2016 was “a banner year for hate,” according to a new report by the Southern Poverty Law Center (SPLC).
SPLC cited some of the typical reasons for that label: Donald Trump, whose campaign relied largely on anti-immigrant and anti-Muslim rhetoric and anti-black dog whistling, won the 2016 election. There was an increase in reports of hate acts following his win. And the deadliest mass shooting in US history was an explicitly anti-LGBTQ attack at a gay nightclub.
But SPLC also cited a new finding in its report: 2016 saw an increase in the number of known hate groups, driven in large part by a 197 percent increase — from 34 in 2015 to 101 last year — in anti-Muslim hate groups. In total, there were 917 hate groups, up from 892 in 2015 but below numbers seen earlier in Barack Obama’s presidency.
“Hate groups remain at very high levels and in fact went up last year for the second year in a row,” Mark Potok, a senior fellow at SPLC, told me. And, he added, the increase in anti-Muslim hate groups was historic — far above what SPLC found in previous years.
It would be one thing if this were just one report. But there are other statistics that show anti-Muslim sentiment in particular is leading more and more Americans to act in more hateful ways.

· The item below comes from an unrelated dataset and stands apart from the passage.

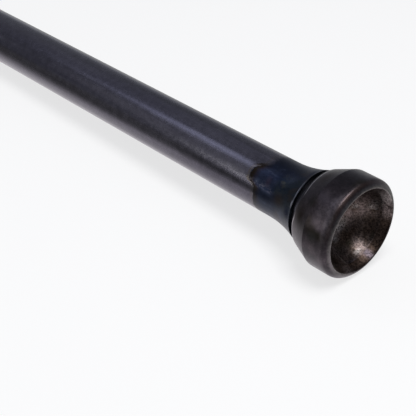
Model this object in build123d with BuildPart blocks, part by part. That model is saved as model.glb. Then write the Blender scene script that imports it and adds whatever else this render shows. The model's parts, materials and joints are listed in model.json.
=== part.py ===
"""Engine pushrod: a steel tube with a turned cup at one end and a ball at the other.

The rod lies as it comes to rest, on its cup's barrel and on its ball. It runs
along X, mouth towards +X, and the surface that it lies on is Z = 0.
"""
from build123d import *
from math import acos, asin, atan2, cos, degrees, hypot, radians, sin, tan
import os

os.makedirs("parts", exist_ok=True)

# Sizes in millimetres and degrees
overall_length = 280.0  # lip of the cup to tip of the ball
tube_diameter = 12.7
tube_wall = 1.65
flare_length = 8.5  # the tube's end widens over this length, towards the cup
flare_rise = 1.56  # how much its radius grows there
tube_edge = 0.25  # chamfer on the tube's outer edges
bore_chamfer = 0.4

seat_radius = 8.6  # spherical seat for the ball that pushes on the cup
seat_angle = 75.0  # reach of the seat, from its deepest point
mouth_depth = 1.8  # tapered band between the seat and the lip
mouth_angle = 25.0  # its slope, from the rod's axis
lip_flat = 0.08  # the lip's narrow flat, between its two chamfers
lip_chamfer = 0.13
bevel_width = 1.18
bevel_depth = 1.2
bevel_crown = 0.13  # how far the bevel bulges past a straight cone
barrel_length = 4.85
floor_thickness = 2.5  # below the seat, up to the cup's back face
back_step = 0.85  # the back face stands proud of the tube's end
back_chamfer = 0.25

neck_length = 1.6  # open groove between the cup and the tube
neck_step = 0.7  # the neck is this much below the tube's end
spigot_length = 14.0
spigot_chamfer = 0.8
fit_clearance = 0.01  # radial, pressed line to line

ball_diameter = 12.7
ball_undercut = 1.1  # the ball's neck is this much below the ball
ball_neck_length = 1.2
collar_length = 2.2

# Radii that follow from the sizes
tube_radius = tube_diameter / 2
bore_radius = tube_radius - tube_wall
spigot_radius = bore_radius - fit_clearance
flare_radius = tube_radius + flare_rise
seat_edge_radius = seat_radius * sin(radians(seat_angle))
mouth_radius = seat_edge_radius + mouth_depth * tan(radians(mouth_angle))
lip_radius = mouth_radius + lip_flat + 2 * lip_chamfer
barrel_radius = lip_radius + bevel_width
back_radius = flare_radius + back_step
neck_radius = flare_radius - neck_step
ball_radius = ball_diameter / 2
ball_neck_radius = ball_radius - ball_undercut

# Places along the rod, from the lip's plane at 0 back to the ball
seat_centre = seat_radius * cos(radians(seat_angle)) - mouth_depth
seat_floor = seat_centre - seat_radius
barrel_back = -bevel_depth - barrel_length
back_face = seat_floor - floor_thickness
tube_mouth = back_face - neck_length
flare_start = tube_mouth - flare_length
ball_centre = ball_radius - overall_length
ball_neck = ball_centre + ball_neck_radius / tan(asin(ball_neck_radius / ball_radius))
collar_face = ball_neck + ball_neck_length
tube_tail = collar_face + collar_length

# The lie: the ball and the barrel's back edge touch the surface
edge_reach = barrel_back - ball_centre
lie = acos(ball_radius / hypot(barrel_radius, edge_reach)) - atan2(edge_reach, barrel_radius)
lip_height = ball_radius - ball_centre * sin(lie)
lip_place = (ball_radius - ball_centre * cos(lie) - lip_radius * sin(lie)) / 2

rod_plane = Plane(origin=(lip_place, 0, lip_height), x_dir=(cos(lie), 0, sin(lie)), z_dir=(0, -1, 0))
rod_axis = Axis(rod_plane.origin, rod_plane.x_dir)


def corner(profile, place, radius):
    """The profile's corner at this place along the rod and at this radius."""
    return profile.vertices().sort_by_distance((place, radius))[0]


# Cup end: seat, band, lip, bevel, barrel, shoulder, neck and spigot, turned from one bar
with BuildPart() as cup_end:
    with BuildSketch(rod_plane) as cup_profile:
        with BuildLine():
            seat = CenterArc((seat_centre, 0), seat_radius, 180, -seat_angle)
            Polyline(seat @ 1, (0, mouth_radius), (0, lip_radius))
            SagittaArc((0, lip_radius), (-bevel_depth, barrel_radius), -bevel_crown)
            Polyline(
                (-bevel_depth, barrel_radius),
                (barrel_back, barrel_radius),
                (back_face, back_radius),
                (back_face, neck_radius),
                (tube_mouth, neck_radius),
                (tube_mouth, spigot_radius),
                (tube_mouth - spigot_length, spigot_radius),
                (tube_mouth - spigot_length, 0),
                seat @ 0,
            )
        make_face()
        lip_corners = [corner(cup_profile, 0, radius) for radius in (mouth_radius, lip_radius)]
        chamfer(lip_corners, lip_chamfer)
        chamfer(corner(cup_profile, back_face, back_radius), back_chamfer)
        chamfer(corner(cup_profile, tube_mouth - spigot_length, spigot_radius), spigot_chamfer)
    revolve(axis=rod_axis)

# Tube: straight for most of its length, then upset into a trumpet that faces the cup
with BuildPart() as push_tube:
    with BuildSketch(rod_plane) as tube_profile:
        with BuildLine():
            straight = Line((tube_tail, tube_radius), (flare_start, tube_radius))
            flare = TangentArc(straight @ 1, (tube_mouth, flare_radius), tangent=straight % 1)
            Polyline(flare @ 1, (tube_mouth, bore_radius), (tube_tail, bore_radius), straight @ 0)
        make_face()
        chamfer(corner(tube_profile, tube_mouth, flare_radius), tube_edge)
        chamfer(corner(tube_profile, tube_tail, tube_radius), tube_edge)
        bore_corners = [corner(tube_profile, place, bore_radius) for place in (tube_mouth, tube_tail)]
        chamfer(bore_corners, bore_chamfer)
    revolve(axis=rod_axis)

# Ball end: the ball on its short neck, a collar flush with the tube, and a spigot in the bore
with BuildPart() as ball_end:
    with BuildSketch(rod_plane) as ball_profile:
        with BuildLine():
            ball_reach = 180 - degrees(asin(ball_neck_radius / ball_radius))
            ball = CenterArc((ball_centre, 0), ball_radius, 180, -ball_reach)
            Polyline(
                ball @ 1,
                (collar_face, ball_neck_radius),
                (collar_face, tube_radius),
                (tube_tail, tube_radius),
                (tube_tail, spigot_radius),
                (tube_tail + spigot_length, spigot_radius),
                (tube_tail + spigot_length, 0),
                ball @ 0,
            )
        make_face()
        collar_corners = [corner(ball_profile, place, tube_radius) for place in (collar_face, tube_tail)]
        chamfer(collar_corners, tube_edge)
        chamfer(corner(ball_profile, tube_tail + spigot_length, spigot_radius), spigot_chamfer)
    revolve(axis=rod_axis)

cup_end.part.label = "cup_end"
push_tube.part.label = "push_tube"
ball_end.part.label = "ball_end"
export_step(cup_end.part, "parts/cup_end.step")
export_step(push_tube.part, "parts/push_tube.step")
export_step(ball_end.part, "parts/ball_end.step")
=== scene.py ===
# Looks of the engine pushrod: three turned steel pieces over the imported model, all in metres
import json
from math import asin, atan, cos, degrees, radians, sin

import bmesh
import bpy
from mathutils import Matrix, Vector


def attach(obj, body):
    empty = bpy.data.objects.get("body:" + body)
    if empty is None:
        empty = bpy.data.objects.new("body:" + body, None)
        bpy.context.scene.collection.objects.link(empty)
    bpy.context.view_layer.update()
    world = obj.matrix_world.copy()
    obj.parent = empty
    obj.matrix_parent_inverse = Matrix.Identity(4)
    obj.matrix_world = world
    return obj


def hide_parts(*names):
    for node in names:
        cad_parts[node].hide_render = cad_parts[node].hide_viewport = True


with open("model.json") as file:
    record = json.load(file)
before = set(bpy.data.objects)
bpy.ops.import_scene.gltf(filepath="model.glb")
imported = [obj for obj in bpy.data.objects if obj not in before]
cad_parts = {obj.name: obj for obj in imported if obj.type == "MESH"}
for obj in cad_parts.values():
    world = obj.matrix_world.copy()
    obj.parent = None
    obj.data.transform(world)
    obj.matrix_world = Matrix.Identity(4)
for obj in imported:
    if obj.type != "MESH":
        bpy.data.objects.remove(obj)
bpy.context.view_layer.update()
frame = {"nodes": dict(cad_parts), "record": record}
print("frame loaded:", sorted(frame["nodes"]))

millimetre = 0.001

# Cup: spherical seat, tapered band, lip, bevel, barrel, shoulder, neck and spigot
cup = {
    "seatRadius": 8.6, "seatAngle": 75.0, "seatSteps": 48, "mouthDepth": 1.8, "mouthRadius": 9.1463,
    "lipRadius": 9.4863, "lipRound": 0.13,
    "bevelDepth": 1.2, "bevelCrown": 0.13, "bevelSteps": 7,
    "barrelRadius": 10.664, "barrelBack": -6.05, "barrelRound": 0.62, "barrelBackRound": 0.12,
    "backFace": -10.6742, "backRadius": 8.76, "backEdge": 0.25, "backRise": 0.1, "backRound": 0.05,
    "neckRadius": 7.21, "spigotRadius": 4.69, "spigotLength": 14.0, "spigotEdge": 0.8, "steps": 192,
}
cup["seatCentre"] = cup["seatRadius"] * cos(radians(cup["seatAngle"])) - cup["mouthDepth"]
cup["floor"] = cup["seatCentre"] - cup["seatRadius"]

# The rod's lie, from the frame's own mount at the centre of the seat.
# Stations run along its axis in millimetres, from the lip of the cup at 0 back to the ball.
seatMount = next(mount for mount in frame["record"]["mounts"] if mount["name"] == "cup_seat")
rodAxis = Vector(seatMount["axis"]).normalized()
rodLie = asin(rodAxis.z)
lipCentre = Vector(seatMount["pos_m"]) - rodAxis * cup["seatCentre"] * millimetre
rodPlace = Matrix.Translation(lipCentre) @ Matrix.Rotation(-rodLie, 4, "Y") @ Matrix.Scale(millimetre, 4)
print("lip at", [round(place, 6) for place in lipCentre], "lie", round(degrees(rodLie), 4))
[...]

The surge in anti-Muslim hate has been building for years
Potok pointed out that SPLC’s latest report is not the only one to find an increase in anti-Muslim hate. Late in 2016, the FBI also put out a report that found a 67 percent increase in reported hate crimes against Muslims from 2014 to 2015. While the FBI’s overall count of hate crimes is generally considered a huge underestimate of the total hate crimes in the US, the spike in anti-Muslim hate crimes was big enough, Potok said, to potentially suggest a real shift since at least 2015.
“It’s true that the total numbers are misleading,” he told me. But “while it may not be true that [anti-Muslim] hate crimes went up exactly 67 percent, I don’t think there’s any question that we saw a dramatic surge in anti-Muslim hate crimes in 2015.”
One reason for the increase in anti-Muslim hate, according to Potok, is President Donald Trump’s campaign: “We think that is driven very largely by the really terrible demonizing statements that have come out of Donald Trump and out of the Trump campaign about Muslims in this country — the idea that they should be banned from this country, that we should start a registry to keep track of Muslims in this country even if they’re American citizens, that we should be spying on mosques, and so on and so on.”
It’s also likely that Trump was riding on an anti-Muslim wave that has been prevalent in America for years, fueled by fears of Muslim extremists who carry out terrorist attacks around the globe. A recent survey from the Pew Research Center, for example, found that out of the major religions, US adults tend to hold the most negative views toward Muslims.
One potential glimmer of hope: The Pew survey also found that Americans reported warmer feelings toward Muslims in 2017 compared with 2014. So while some Americans may be acting on their hate by increasingly joining hateful groups, the broader trend seems to be moving in a more welcoming direction.
Other hate groups didn’t see big increases, but there’s still cause for concern
There was some good news in SPLC’s report: There wasn’t a notable increase in other kinds of hate groups. That allowed the overall count to remain below 2008 through 2011 levels, when sentiment against President Obama, Potok said, fueled a surge in hate groups’ recruitment.
But he cautioned, “I think this understates how much hate there is out there.”
For one, it’s possible that SPLC just couldn’t identify some of the smaller hate groups. Although SPLC tries to thoroughly comb through websites, citizen reports, police reports, field sources, and news reports for its data, it’s always possible that some groups slipped through.
Potok also pointed to the number of “lone wolves” that carry out hateful acts or hold hateful beliefs without joining a hate group. Consider Dylann Roof, a self-described white supremacist who shot and killed nine people at a black church in Charleston, South Carolina. Roof wasn’t part of a formal hate group and never appeared to have been in contact with hate groups, so someone like him wouldn’t appear on SPLC’s map. But he clearly believes in many of the same ideas that empower hate groups.
SPLC found a small uptick in the number of black separatist groups, which espouse anti-white and anti-Semitic views in defense of black supremacy. “These groups are profiting, essentially, from all the attention paid, especially since the events in Ferguson, Missouri, to police killings of black men,” Potok said. “That whole issue of police brutality directed at black men has helped very legitimate civil rights groups like Black Lives Matter grow. But at the same time, black extremist groups … have also grown.”
Still, the increase in these and other groups not focused on Muslims was fairly minor. The real story, based on the SPLC report, was the rise in anti-Muslim hate — a trend that has reared its head time and time again in America over the past few years.